### EXERCISE DIRECTIONS
Reproduce the material in full, unchanged.

### DATA FOR THIS TASK
:::

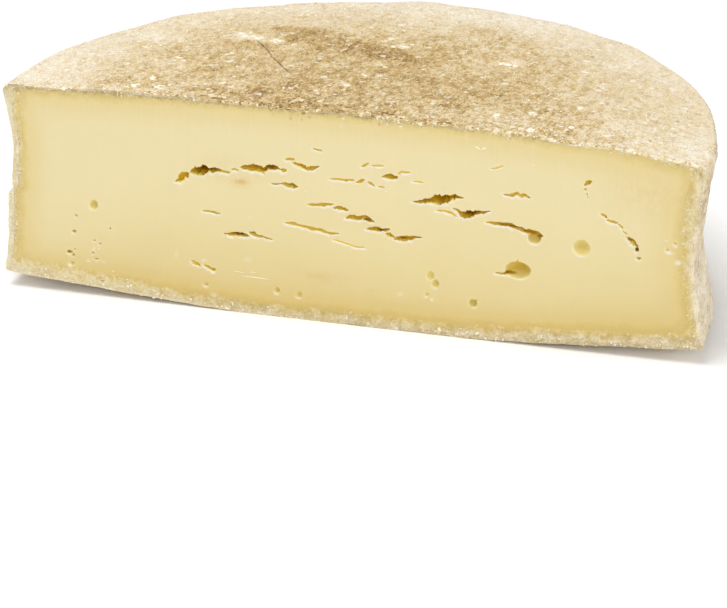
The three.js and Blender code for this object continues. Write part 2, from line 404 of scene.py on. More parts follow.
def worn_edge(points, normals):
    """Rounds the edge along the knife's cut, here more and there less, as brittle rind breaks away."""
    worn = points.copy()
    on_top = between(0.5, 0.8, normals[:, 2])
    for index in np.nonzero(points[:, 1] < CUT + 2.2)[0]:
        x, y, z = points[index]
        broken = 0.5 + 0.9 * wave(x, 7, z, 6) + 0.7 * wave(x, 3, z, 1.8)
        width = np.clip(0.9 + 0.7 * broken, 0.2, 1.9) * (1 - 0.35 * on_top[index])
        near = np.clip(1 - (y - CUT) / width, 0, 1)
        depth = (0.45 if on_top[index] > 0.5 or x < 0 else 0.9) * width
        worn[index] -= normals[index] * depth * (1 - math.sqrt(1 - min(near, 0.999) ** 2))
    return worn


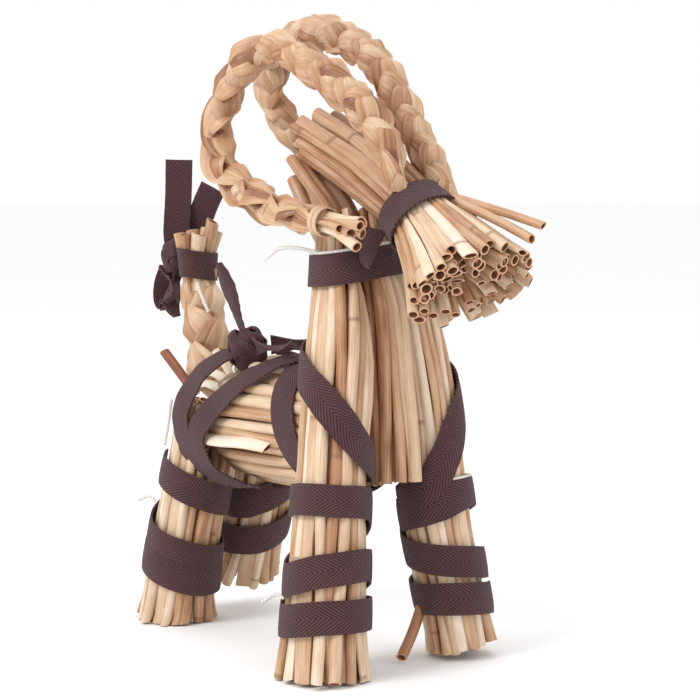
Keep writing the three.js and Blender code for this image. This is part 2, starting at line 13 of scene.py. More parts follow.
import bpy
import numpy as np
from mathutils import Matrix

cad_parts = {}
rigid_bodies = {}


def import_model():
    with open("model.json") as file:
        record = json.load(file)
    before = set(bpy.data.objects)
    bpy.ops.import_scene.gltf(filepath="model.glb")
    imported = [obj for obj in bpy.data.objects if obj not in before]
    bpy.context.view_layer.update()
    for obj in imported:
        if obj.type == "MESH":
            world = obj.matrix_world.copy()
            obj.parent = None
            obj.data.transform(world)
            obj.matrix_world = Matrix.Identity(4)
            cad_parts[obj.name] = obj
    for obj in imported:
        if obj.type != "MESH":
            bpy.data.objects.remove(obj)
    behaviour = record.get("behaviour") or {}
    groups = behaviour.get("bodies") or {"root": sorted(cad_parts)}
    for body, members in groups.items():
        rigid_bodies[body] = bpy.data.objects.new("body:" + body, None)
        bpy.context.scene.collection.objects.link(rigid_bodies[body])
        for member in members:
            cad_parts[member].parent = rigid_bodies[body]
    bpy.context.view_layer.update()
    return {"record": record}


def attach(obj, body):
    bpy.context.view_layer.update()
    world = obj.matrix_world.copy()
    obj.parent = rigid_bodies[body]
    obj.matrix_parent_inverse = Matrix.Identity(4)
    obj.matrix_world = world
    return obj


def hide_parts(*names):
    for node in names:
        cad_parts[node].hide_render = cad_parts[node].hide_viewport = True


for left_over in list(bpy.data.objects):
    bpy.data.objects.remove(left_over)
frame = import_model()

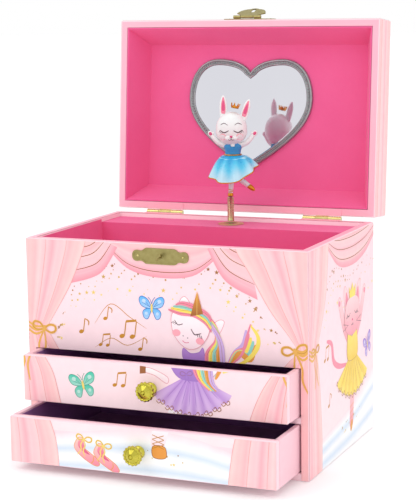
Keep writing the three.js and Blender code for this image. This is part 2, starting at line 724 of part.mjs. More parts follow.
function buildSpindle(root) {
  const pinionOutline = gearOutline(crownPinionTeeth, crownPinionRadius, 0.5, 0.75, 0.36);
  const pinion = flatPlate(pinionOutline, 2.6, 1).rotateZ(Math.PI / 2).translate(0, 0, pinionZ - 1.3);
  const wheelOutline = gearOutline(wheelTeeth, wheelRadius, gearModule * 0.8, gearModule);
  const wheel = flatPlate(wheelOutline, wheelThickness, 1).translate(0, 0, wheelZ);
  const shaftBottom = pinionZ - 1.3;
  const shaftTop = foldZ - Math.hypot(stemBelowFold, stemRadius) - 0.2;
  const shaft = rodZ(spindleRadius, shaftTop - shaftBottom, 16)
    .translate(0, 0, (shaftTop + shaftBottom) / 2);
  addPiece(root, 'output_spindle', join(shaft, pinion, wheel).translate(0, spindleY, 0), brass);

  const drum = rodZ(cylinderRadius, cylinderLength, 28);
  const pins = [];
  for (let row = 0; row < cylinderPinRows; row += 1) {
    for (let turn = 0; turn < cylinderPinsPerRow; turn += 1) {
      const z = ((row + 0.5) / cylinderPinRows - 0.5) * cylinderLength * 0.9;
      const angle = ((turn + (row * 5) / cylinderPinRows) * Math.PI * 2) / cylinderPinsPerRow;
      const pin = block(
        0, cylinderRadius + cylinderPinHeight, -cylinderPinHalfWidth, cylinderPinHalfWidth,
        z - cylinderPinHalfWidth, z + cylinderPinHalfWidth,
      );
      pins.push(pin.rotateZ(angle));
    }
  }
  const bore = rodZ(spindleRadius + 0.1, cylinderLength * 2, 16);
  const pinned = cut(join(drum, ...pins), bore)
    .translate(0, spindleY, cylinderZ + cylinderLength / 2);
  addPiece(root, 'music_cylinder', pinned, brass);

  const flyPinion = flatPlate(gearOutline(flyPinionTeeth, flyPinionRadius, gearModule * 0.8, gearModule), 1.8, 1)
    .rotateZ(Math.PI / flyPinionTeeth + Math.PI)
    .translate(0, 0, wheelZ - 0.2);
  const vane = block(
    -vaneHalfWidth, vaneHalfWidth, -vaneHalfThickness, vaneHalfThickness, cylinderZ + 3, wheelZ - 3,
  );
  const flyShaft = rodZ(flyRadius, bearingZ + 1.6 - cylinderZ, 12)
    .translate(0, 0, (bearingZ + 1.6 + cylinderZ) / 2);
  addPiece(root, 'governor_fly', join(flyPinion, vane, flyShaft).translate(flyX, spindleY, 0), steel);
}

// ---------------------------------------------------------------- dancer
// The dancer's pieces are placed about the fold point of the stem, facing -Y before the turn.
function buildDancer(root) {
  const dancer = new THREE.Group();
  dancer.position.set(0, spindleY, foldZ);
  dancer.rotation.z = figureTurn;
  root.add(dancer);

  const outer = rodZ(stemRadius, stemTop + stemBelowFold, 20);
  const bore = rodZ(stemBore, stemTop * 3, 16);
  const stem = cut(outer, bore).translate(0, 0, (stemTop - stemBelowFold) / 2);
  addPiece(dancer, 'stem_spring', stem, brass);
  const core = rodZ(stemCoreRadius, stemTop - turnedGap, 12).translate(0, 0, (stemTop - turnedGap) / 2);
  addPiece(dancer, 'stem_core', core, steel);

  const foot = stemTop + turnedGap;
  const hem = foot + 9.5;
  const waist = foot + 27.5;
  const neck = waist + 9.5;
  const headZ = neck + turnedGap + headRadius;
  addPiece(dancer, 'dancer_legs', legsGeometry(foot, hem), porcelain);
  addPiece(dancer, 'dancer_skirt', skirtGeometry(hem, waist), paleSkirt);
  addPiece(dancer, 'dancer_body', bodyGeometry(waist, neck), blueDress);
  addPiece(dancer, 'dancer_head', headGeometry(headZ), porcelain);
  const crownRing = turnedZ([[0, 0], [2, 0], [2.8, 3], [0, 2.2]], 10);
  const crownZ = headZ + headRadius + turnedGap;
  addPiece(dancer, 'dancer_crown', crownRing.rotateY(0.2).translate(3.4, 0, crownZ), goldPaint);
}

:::

### TASK RESPONSE
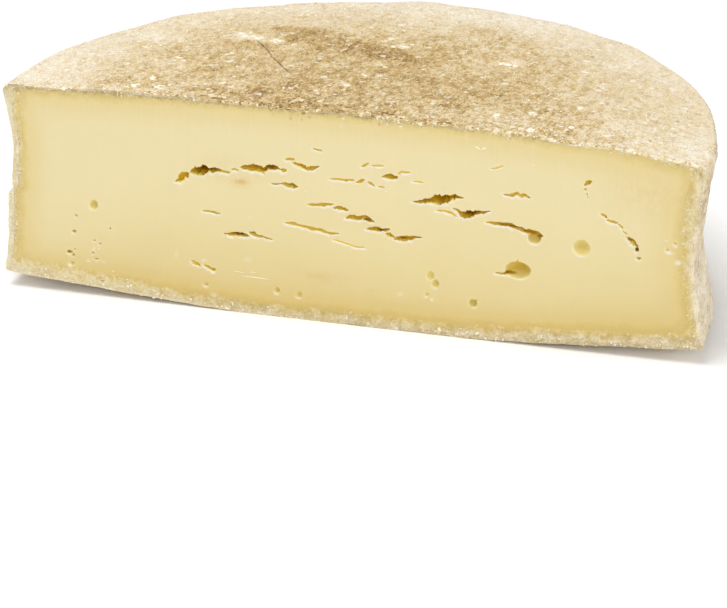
The three.js and Blender code for this object continues. Write part 2, from line 404 of scene.py on. More parts follow.
def worn_edge(points, normals):
    """Rounds the edge along the knife's cut, here more and there less, as brittle rind breaks away."""
    worn = points.copy()
    on_top = between(0.5, 0.8, normals[:, 2])
    for index in np.nonzero(points[:, 1] < CUT + 2.2)[0]:
        x, y, z = points[index]
        broken = 0.5 + 0.9 * wave(x, 7, z, 6) + 0.7 * wave(x, 3, z, 1.8)
        width = np.clip(0.9 + 0.7 * broken, 0.2, 1.9) * (1 - 0.35 * on_top[index])
        near = np.clip(1 - (y - CUT) / width, 0, 1)
        depth = (0.45 if on_top[index] > 0.5 or x < 0 else 0.9) * width
        worn[index] -= normals[index] * depth * (1 - math.sqrt(1 - min(near, 0.999) ** 2))
    return worn


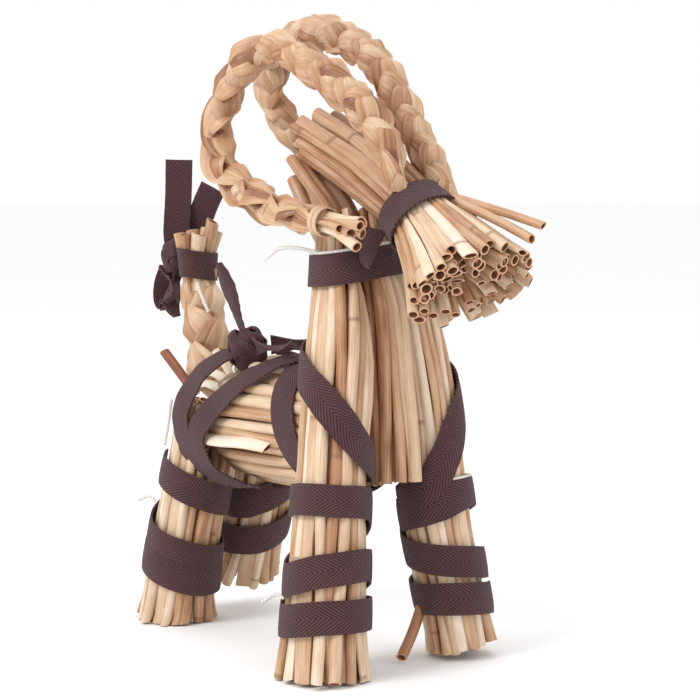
Keep writing the three.js and Blender code for this image. This is part 2, starting at line 13 of scene.py. More parts follow.
import bpy
import numpy as np
from mathutils import Matrix

cad_parts = {}
rigid_bodies = {}


def import_model():
    with open("model.json") as file:
        record = json.load(file)
    before = set(bpy.data.objects)
    bpy.ops.import_scene.gltf(filepath="model.glb")
    imported = [obj for obj in bpy.data.objects if obj not in before]
    bpy.context.view_layer.update()
    for obj in imported:
        if obj.type == "MESH":
            world = obj.matrix_world.copy()
            obj.parent = None
            obj.data.transform(world)
            obj.matrix_world = Matrix.Identity(4)
            cad_parts[obj.name] = obj
    for obj in imported:
        if obj.type != "MESH":
            bpy.data.objects.remove(obj)
    behaviour = record.get("behaviour") or {}
    groups = behaviour.get("bodies") or {"root": sorted(cad_parts)}
    for body, members in groups.items():
        rigid_bodies[body] = bpy.data.objects.new("body:" + body, None)
        bpy.context.scene.collection.objects.link(rigid_bodies[body])
        for member in members:
            cad_parts[member].parent = rigid_bodies[body]
    bpy.context.view_layer.update()
    return {"record": record}


def attach(obj, body):
    bpy.context.view_layer.update()
    world = obj.matrix_world.copy()
    obj.parent = rigid_bodies[body]
    obj.matrix_parent_inverse = Matrix.Identity(4)
    obj.matrix_world = world
    return obj


def hide_parts(*names):
    for node in names:
        cad_parts[node].hide_render = cad_parts[node].hide_viewport = True


for left_over in list(bpy.data.objects):
    bpy.data.objects.remove(left_over)
frame = import_model()

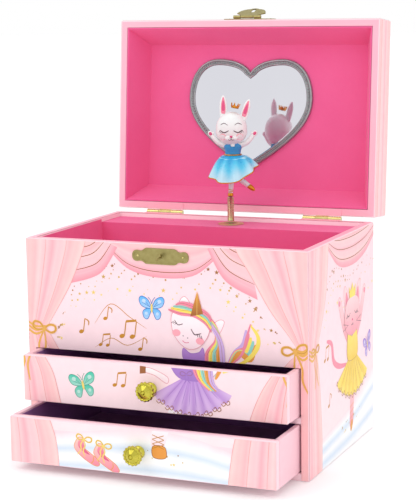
Keep writing the three.js and Blender code for this image. This is part 2, starting at line 724 of part.mjs. More parts follow.
function buildSpindle(root) {
  const pinionOutline = gearOutline(crownPinionTeeth, crownPinionRadius, 0.5, 0.75, 0.36);
  const pinion = flatPlate(pinionOutline, 2.6, 1).rotateZ(Math.PI / 2).translate(0, 0, pinionZ - 1.3);
  const wheelOutline = gearOutline(wheelTeeth, wheelRadius, gearModule * 0.8, gearModule);
  const wheel = flatPlate(wheelOutline, wheelThickness, 1).translate(0, 0, wheelZ);
  const shaftBottom = pinionZ - 1.3;
  const shaftTop = foldZ - Math.hypot(stemBelowFold, stemRadius) - 0.2;
  const shaft = rodZ(spindleRadius, shaftTop - shaftBottom, 16)
    .translate(0, 0, (shaftTop + shaftBottom) / 2);
  addPiece(root, 'output_spindle', join(shaft, pinion, wheel).translate(0, spindleY, 0), brass);

  const drum = rodZ(cylinderRadius, cylinderLength, 28);
  const pins = [];
  for (let row = 0; row < cylinderPinRows; row += 1) {
    for (let turn = 0; turn < cylinderPinsPerRow; turn += 1) {
      const z = ((row + 0.5) / cylinderPinRows - 0.5) * cylinderLength * 0.9;
      const angle = ((turn + (row * 5) / cylinderPinRows) * Math.PI * 2) / cylinderPinsPerRow;
      const pin = block(
        0, cylinderRadius + cylinderPinHeight, -cylinderPinHalfWidth, cylinderPinHalfWidth,
        z - cylinderPinHalfWidth, z + cylinderPinHalfWidth,
      );
      pins.push(pin.rotateZ(angle));
    }
  }
  const bore = rodZ(spindleRadius + 0.1, cylinderLength * 2, 16);
  const pinned = cut(join(drum, ...pins), bore)
    .translate(0, spindleY, cylinderZ + cylinderLength / 2);
  addPiece(root, 'music_cylinder', pinned, brass);

  const flyPinion = flatPlate(gearOutline(flyPinionTeeth, flyPinionRadius, gearModule * 0.8, gearModule), 1.8, 1)
    .rotateZ(Math.PI / flyPinionTeeth + Math.PI)
    .translate(0, 0, wheelZ - 0.2);
  const vane = block(
    -vaneHalfWidth, vaneHalfWidth, -vaneHalfThickness, vaneHalfThickness, cylinderZ + 3, wheelZ - 3,
  );
  const flyShaft = rodZ(flyRadius, bearingZ + 1.6 - cylinderZ, 12)
    .translate(0, 0, (bearingZ + 1.6 + cylinderZ) / 2);
  addPiece(root, 'governor_fly', join(flyPinion, vane, flyShaft).translate(flyX, spindleY, 0), steel);
}

// ---------------------------------------------------------------- dancer
// The dancer's pieces are placed about the fold point of the stem, facing -Y before the turn.
function buildDancer(root) {
  const dancer = new THREE.Group();
  dancer.position.set(0, spindleY, foldZ);
  dancer.rotation.z = figureTurn;
  root.add(dancer);

  const outer = rodZ(stemRadius, stemTop + stemBelowFold, 20);
  const bore = rodZ(stemBore, stemTop * 3, 16);
  const stem = cut(outer, bore).translate(0, 0, (stemTop - stemBelowFold) / 2);
  addPiece(dancer, 'stem_spring', stem, brass);
  const core = rodZ(stemCoreRadius, stemTop - turnedGap, 12).translate(0, 0, (stemTop - turnedGap) / 2);
  addPiece(dancer, 'stem_core', core, steel);

  const foot = stemTop + turnedGap;
  const hem = foot + 9.5;
  const waist = foot + 27.5;
  const neck = waist + 9.5;
  const headZ = neck + turnedGap + headRadius;
  addPiece(dancer, 'dancer_legs', legsGeometry(foot, hem), porcelain);
  addPiece(dancer, 'dancer_skirt', skirtGeometry(hem, waist), paleSkirt);
  addPiece(dancer, 'dancer_body', bodyGeometry(waist, neck), blueDress);
  addPiece(dancer, 'dancer_head', headGeometry(headZ), porcelain);
  const crownRing = turnedZ([[0, 0], [2, 0], [2.8, 3], [0, 2.2]], 10);
  const crownZ = headZ + headRadius + turnedGap;
  addPiece(dancer, 'dancer_crown', crownRing.rotateY(0.2).translate(3.4, 0, crownZ), goldPaint);
}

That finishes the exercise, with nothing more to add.